PORT-AU-PRINCE, Haiti, Sep 16 (Reuters) Haiti's prime minister has asked Washington to lift the 15-year-old arms embargo that bars the troubled Caribbean country from buying U.S. weapons for its ill-equipped police force.

Prime Minister Jacques Edouard Alexis said the ban was hurting Haiti's ability to ensure the safety of its 8 million people.

''How can the police be effective if they cannot get the weapons and armament they need to carry out their difficult mission?'' Alexis told Reuters yesterday. ''That's why we have asked the U.S. to lift the embargo.'' The embargo was imposed in 1991 after the Haitian military overthrew the government of then-President Jean-Bertrand Aristide.

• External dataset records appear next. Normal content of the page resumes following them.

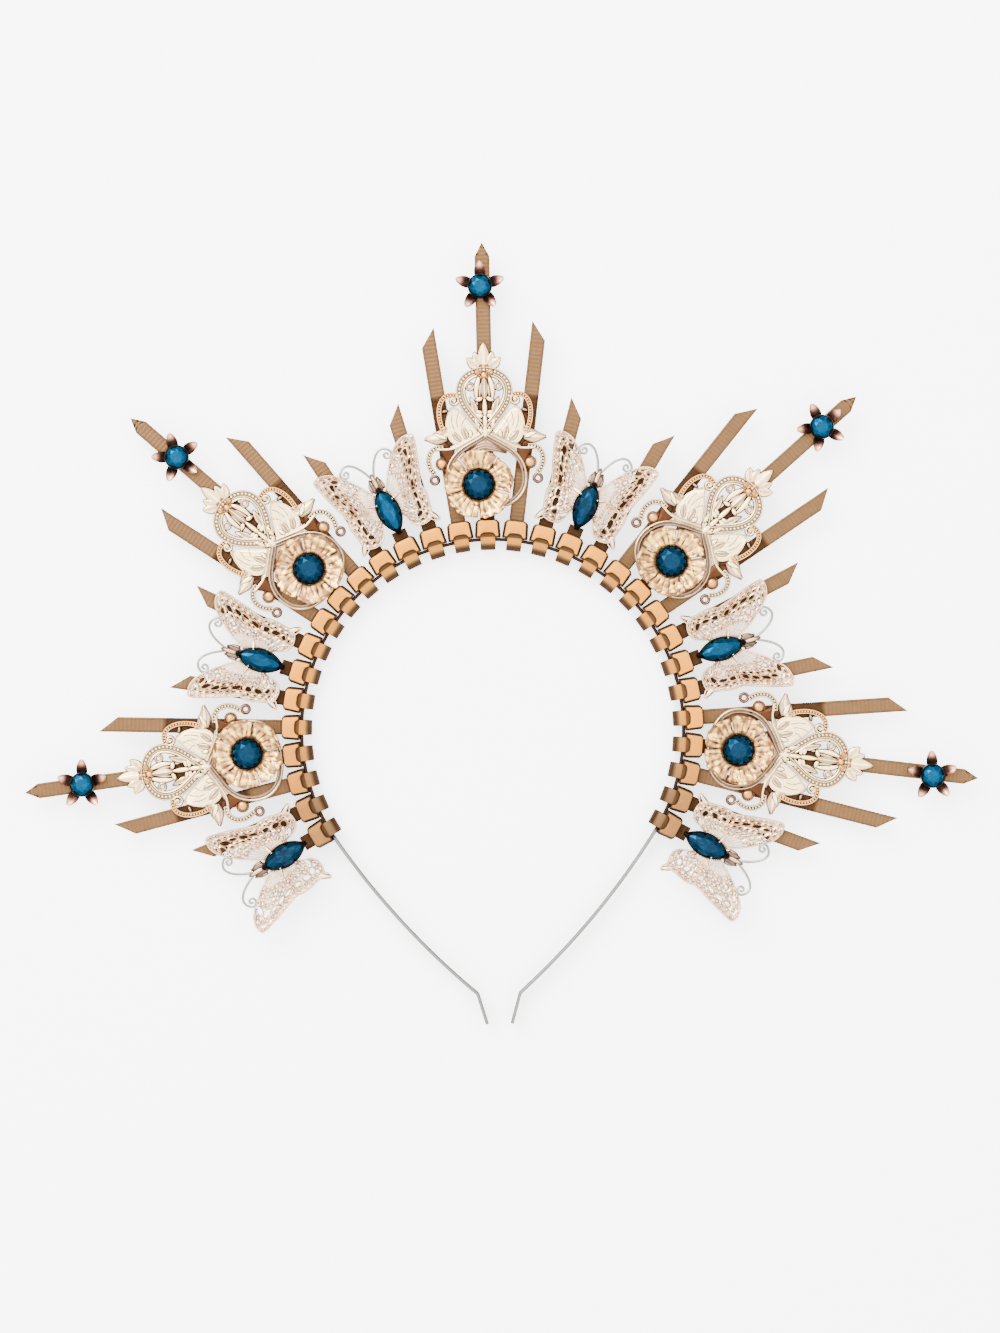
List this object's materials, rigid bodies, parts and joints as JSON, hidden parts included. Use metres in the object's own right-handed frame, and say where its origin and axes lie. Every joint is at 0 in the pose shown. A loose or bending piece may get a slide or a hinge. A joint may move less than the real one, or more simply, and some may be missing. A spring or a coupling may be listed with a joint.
{
  "type": "halo crown",
  "caption": "Halo crown on a thin bent headband: flat rays of cable-tie tails stand out all round, with pierced ornaments, butterflies, stars and blue stones set on them.",
  "frame": {"origin": "middle of the whole outline, on the plane that the crown rests on", "axes": "+Y to the top of the crown, +X to its right as the wearer's front is seen, +Z out of its decorated front"},
  "size_m": [0.3054, 0.2506, 0.0141],
  "materials": {
    "steel": "plain grey steel strip",
    "tie_plastic": "nylon painted copper, satin, with fine cross ridges on the tail",
    "filigree_metal": "cast metal plated pale rose gold",
    "flower_metal": "stamped petals, champagne gold, with a dark cup",
    "star_metal": "pink-copper petals, dark towards the cup",
    "wing_metal": "fine pierced metal plated silver rose, with a dark cup",
    "blue_glass": "faceted deep teal-blue glass, foiled back"
  },
  "bodies": {
    "root": {"headband": "steel", "plain_ties": "tie_plastic", "star_stones": "blue_glass", "ray_tie_01": "tie_plastic", "ray_tie_02": "tie_plastic", "ray_tie_03": "tie_plastic", "ray_tie_04": "tie_plastic", "ray_tie_05": "tie_plastic", "ray_tie_06": "tie_plastic", "ray_tie_07": "tie_plastic", "ray_tie_08": "tie_plastic", "ray_tie_09": "tie_plastic", "ray_tie_10": "tie_plastic", "ray_tie_11": "tie_plastic", "ray_tie_12": "tie_plastic", "ray_tie_13": "tie_plastic", "ray_tie_14": "tie_plastic", "ray_tie_15": "tie_plastic", "ray_tie_16": "tie_plastic", "ray_tie_17": "tie_plastic", "ray_tie_18": "tie_plastic", "ray_tie_19": "tie_plastic", "ray_tie_20": "tie_plastic", "ray_tie_21": "tie_plastic", "ray_tie_22": "tie_plastic", "ray_tie_23": "tie_plastic", "ray_tie_24": "tie_plastic", "ray_tie_25": "tie_plastic", "filigree_1": "filigree_metal", "flower_setting_1": "flower_metal", "round_stone_1": "blue_glass", "star_setting_1": "star_metal", "filigree_2": "filigree_metal", "flower_setting_2": "flower_metal", "round_stone_2": "blue_glass", "star_setting_2": "star_metal", "filigree_3": "filigree_metal", "flower_setting_3": "flower_metal", "round_stone_3": "blue_glass", "star_setting_3": "star_metal", "filigree_4": "filigree_metal", "flower_setting_4": "flower_metal", "round_stone_4": "blue_glass", "star_setting_4": "star_metal", "filigree_5": "filigree_metal", "flower_setting_5": "flower_metal", "round_stone_5": "blue_glass", "star_setting_5": "star_metal", "butterfly_1": "wing_metal", "navette_stone_1": "blue_glass", "butterfly_2": "wing_metal", "navette_stone_2": "blue_glass", "butterfly_3": "wing_metal", "navette_stone_3": "blue_glass", "butterfly_4": "wing_metal", "navette_stone_4": "blue_glass", "butterfly_5": "wing_metal", "navette_stone_5": "blue_glass", "butterfly_6": "wing_metal", "navette_stone_6": "blue_glass"}
  },
  "joints": []
}
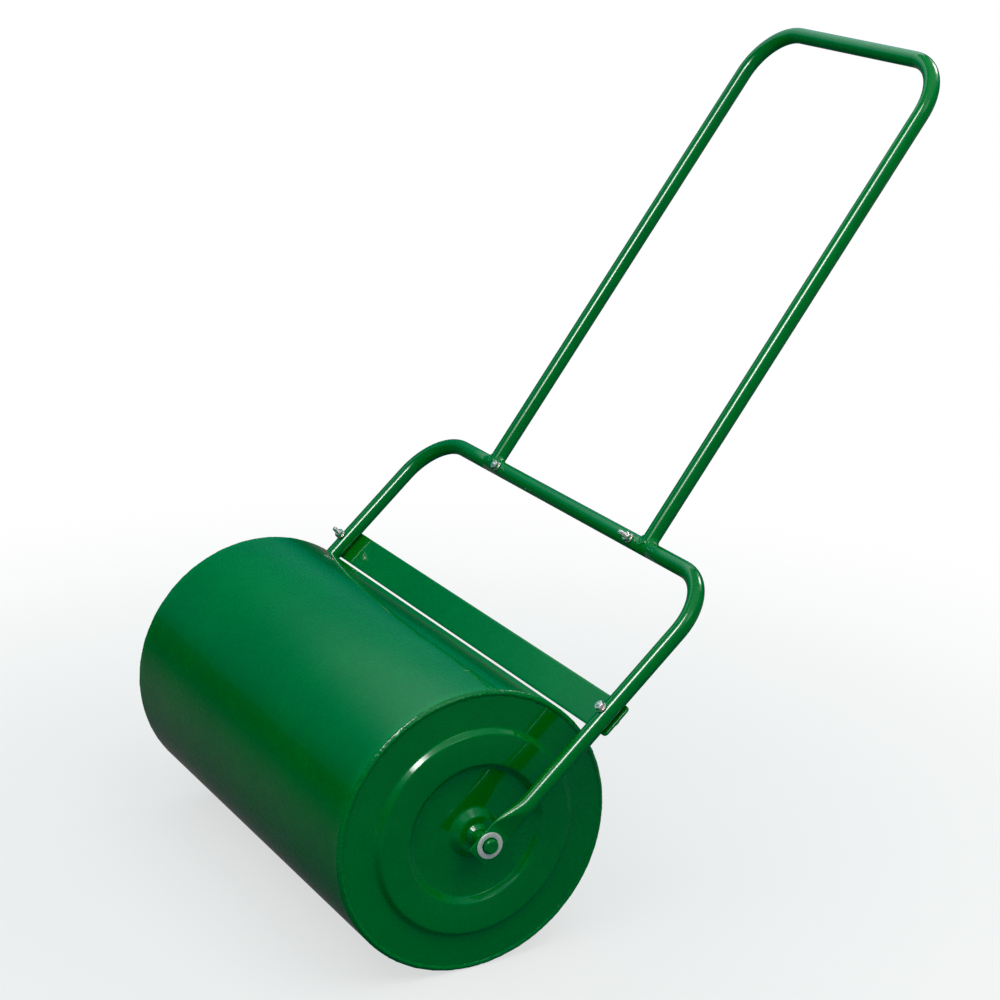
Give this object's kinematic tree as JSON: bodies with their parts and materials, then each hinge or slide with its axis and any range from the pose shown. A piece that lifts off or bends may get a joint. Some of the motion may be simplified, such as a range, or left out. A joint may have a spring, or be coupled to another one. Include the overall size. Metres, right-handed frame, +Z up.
{
  "type": "lawn roller",
  "caption": "Hand-pushed lawn roller: a steel drum with pressed ends turns on its axle in a bent tube frame with a tall loop handle, a scraper strip and a filler plug.",
  "frame": {"origin": "on the ground, under the middle of the drum", "axes": "+X along the drum's axis, +Y back towards the person who pushes, +Z up"},
  "size_m": [0.665, 0.8372, 0.9192],
  "materials": {
    "green_paint": "glossy enamel over steel, slightly wavy",
    "weld_paint": "glossy enamel over a lumpy weld bead",
    "zinc": "bright zinc plate",
    "gasket_rubber": "matt black rubber",
    "plug_plastic": "satin black plastic"
  },
  "bodies": {
    "frame": {"arm_left": "green_paint", "arm_right": "green_paint", "axle_washer_left": "zinc", "axle_washer_right": "zinc", "crossbar_bolt_left": "zinc", "crossbar_bolt_right": "zinc", "crossbar_nut_left": "zinc", "crossbar_nut_right": "zinc", "crossbar_tube": "green_paint", "crossbar_washer_left": "zinc", "crossbar_washer_right": "zinc", "handle_tube": "green_paint", "handle_weld_left": "weld_paint", "handle_weld_right": "weld_paint", "scraper_bolt_left": "zinc", "scraper_bolt_right": "zinc", "scraper_nut_left": "zinc", "scraper_nut_right": "zinc", "scraper_plate": "green_paint", "scraper_washer_left": "zinc", "scraper_washer_right": "zinc"},
    "drum": {"axle_rod": "green_paint", "axle_weld_left": "weld_paint", "axle_weld_right": "weld_paint", "drum_shell": "green_paint", "end_disc_left": "green_paint", "end_disc_right": "green_paint", "filler_socket": "green_paint", "rim_weld_left": "weld_paint", "rim_weld_right": "weld_paint"},
    "filler_cap": {"filler_plug": "plug_plastic", "filler_gasket": "gasket_rubber"}
  },
  "joints": [
    {"name": "drum_spin", "type": "hinge", "parent": "frame", "child": "drum", "pos_m": [0, 0, 0.16], "axis": [1, 0, 0], "continuous": true},
    {"name": "filler_cap_out", "type": "slide", "parent": "drum", "child": "filler_cap", "axis": [-1, 0, 0], "range_m": [0, 0.025]}
  ]
}
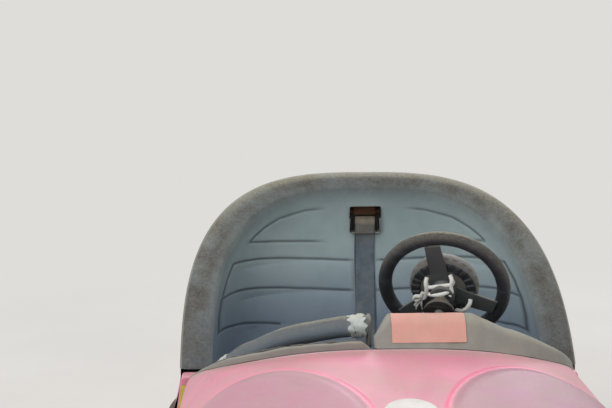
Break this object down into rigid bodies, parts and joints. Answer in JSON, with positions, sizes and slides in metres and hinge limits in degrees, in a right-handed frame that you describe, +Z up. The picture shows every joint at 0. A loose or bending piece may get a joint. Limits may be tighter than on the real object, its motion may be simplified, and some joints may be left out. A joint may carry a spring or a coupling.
{
  "type": "bumper car",
  "caption": "Two-seat dodgem car: moulded body over a steel pan, rubber bumper ring, padded seat, steering wheel and a steered drive wheel.",
  "frame": {"origin": "on the floor under the middle of the bumper's outline", "axes": "the car faces -Y, +X is its left-hand side, +Z is up"},
  "size_m": [1.2, 1.95, 0.905],
  "materials": {
    "pink_shell": "faded glossy gel coat, dusty on top",
    "band_shell": "darker glossy gel coat",
    "bumper_rubber": "dull black rubber, brown with dust on top",
    "trim_rubber": "satin black rubber",
    "tyre_rubber": "solid rubber tread",
    "wheel_metal": "cast, matt",
    "bright_steel": "turned shaft",
    "painted_steel": "black chassis paint",
    "green_motor": "enamel",
    "seat_vinyl": "blue-grey skinned foam, dusty",
    "cushion_vinyl": "dark vinyl",
    "dash_grey": "grey moulding under beige dust",
    "plate_salmon": "blank faded plate",
    "wheel_grip": "worn black grip",
    "wheel_spoke": "dark grey",
    "bar_vinyl": "blue-grey padded vinyl",
    "white_fitting": "off-white",
    "roundel_white": "blank",
    "lamp_collar": "black",
    "lamp_lens": "clear dome, dusty",
    "tail_lens": "red dome",
    "belt_webbing": "blue-grey webbing",
    "rusty_steel": "rusted",
    "liner_black": "black liner",
    "mat_rubber": "ribbed mat",
    "battery_case": "black case"
  },
  "bodies": {
    "car": {"floor_pan": "painted_steel", "bumper_channel": "painted_steel", "bumper_tyre": "bumper_rubber", "skirt_band": "band_shell", "nose_shell": "pink_shell", "tub_shell": "pink_shell", "sill_caps": "pink_shell", "nose_roundel": "roundel_white", "headlamp_collars": "lamp_collar", "headlamp_lenses": "lamp_lens", "tail_lamp_collars": "lamp_collar", "tail_lamp_lenses": "tail_lens", "cowl_dash": "dash_grey", "cowl_plate": "plate_salmon", "column_collar": "lamp_collar", "edge_trim": "trim_rubber", "grab_bar": "bar_vinyl", "grab_brackets": "white_fitting", "footwell_walls": "liner_black", "floor_mat": "mat_rubber", "pedal": "bright_steel", "seat_base": "liner_black", "seat_cushion": "cushion_vinyl", "seat_shell": "seat_vinyl", "belt_strap": "belt_webbing", "belt_anchor": "rusty_steel", "battery_block": "battery_case", "rear_axle": "bright_steel", "rear_axle_brackets": "painted_steel", "drive_tower": "painted_steel", "steering_gearbox": "painted_steel"},
    "steering": {"steering_shaft": "bright_steel", "steering_spokes": "wheel_spoke", "steering_rim": "wheel_grip", "steering_pad": "seat_vinyl"},
    "drive_unit": {"drive_fork": "painted_steel", "drive_motor": "green_motor"},
    "drive_wheel": {"drive_wheel_hub": "wheel_metal", "drive_wheel_tyre": "tyre_rubber"},
    "rear_left_wheel": {"rear_left_hub": "wheel_metal", "rear_left_tyre": "tyre_rubber"},
    "rear_right_wheel": {"rear_right_hub": "wheel_metal", "rear_right_tyre": "tyre_rubber"}
  },
  "joints": [
    {"name": "drive_swivel", "type": "hinge", "parent": "car", "child": "drive_unit", "pos_m": [0, -0.55981, 0.3], "axis": [0, 0, 1], "continuous": true},
    {"name": "steering_turn", "type": "hinge", "parent": "car", "child": "steering", "pos_m": [0.15, 0, 0.7], "axis": [0.2355, 0.879, 0.4147], "continuous": true},
    {"name": "drive_roll", "type": "hinge", "parent": "drive_unit", "child": "drive_wheel", "pos_m": [0, -0.55981, 0.115], "axis": [1, 0, 0], "continuous": true},
    {"name": "rear_left_roll", "type": "hinge", "parent": "car", "child": "rear_left_wheel", "pos_m": [0.385, 0.52, 0.1], "axis": [1, 0, 0], "continuous": true},
    {"name": "rear_right_roll", "type": "hinge", "parent": "car", "child": "rear_right_wheel", "pos_m": [-0.385, 0.52, 0.1], "axis": [1, 0, 0], "continuous": true}
  ],
  "couplings": [
    {"joint": "steering_turn", "follows": "drive_swivel", "ratio": 1}
  ]
}
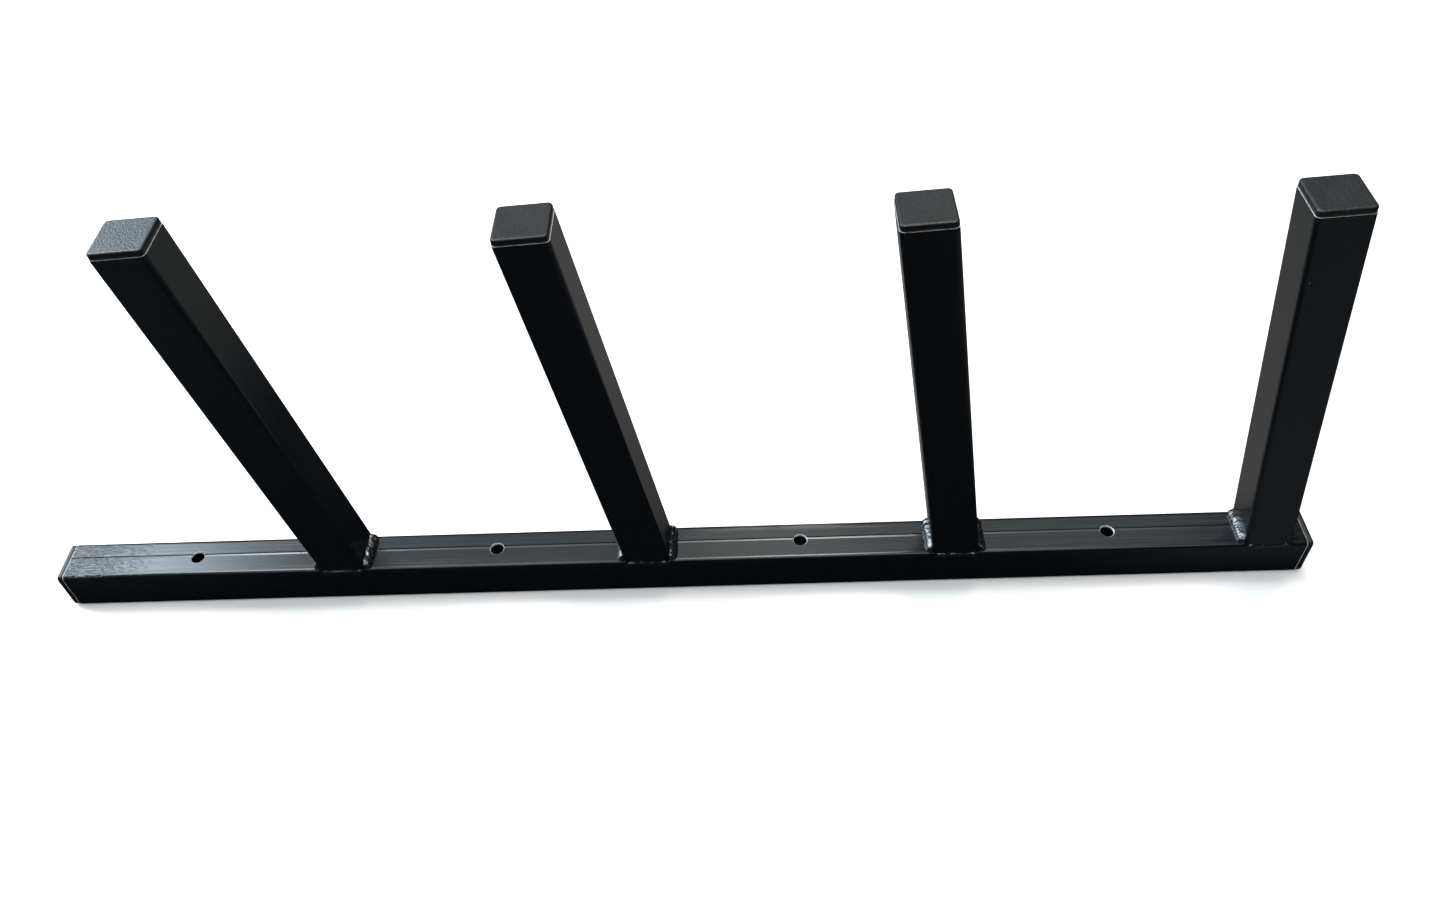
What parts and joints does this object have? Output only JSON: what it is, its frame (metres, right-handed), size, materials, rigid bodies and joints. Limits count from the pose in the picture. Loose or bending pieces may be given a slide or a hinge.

It was aimed at preventing the Haitian army and thugs accused of gross human rights abuses from obtaining weapons from the U.S. market.

U.S. Ambassador to Haiti Janet Sanderson said the embargo is still in place, although in 2005 the United States authorized the Haitian government to conditionally buy a limited quantity of weapons.

But U.S. officials in Haiti have prevented the Haitian government from taking possession of those two shipments of weapons, which are piled up in a warehouse at the police academy in the Petion-Ville suburb of the capital, Port-au-Prince.

The U.S. government wants Haitian authorities to first comply with conditions set by the U.S. Congress when the decision was made to allow the shipments to the violence-torn and impoverished country.

The weapons were required to remain under the embassy's care,'' Sanderson told Reuters. ''And those who would be allowed use those weapons should be vetted.'' Many members of the Haitian police force, including some who served in the Haitian military, have been accused of human rights violations.

One warehoused shipment was donated by the United States to the interim government that preceded the current administration. The second was purchased by Aristide during his second term as president, but shipping was delayed to 2005 because of the unrest that forced out Aristide in 2004.

Haitian and U.S. authorities also disagreed over the U.S.

policy of deporting Haitians who have served prison time in the United States, which Haiti considers a threat to its national security because it lacks the means to control them.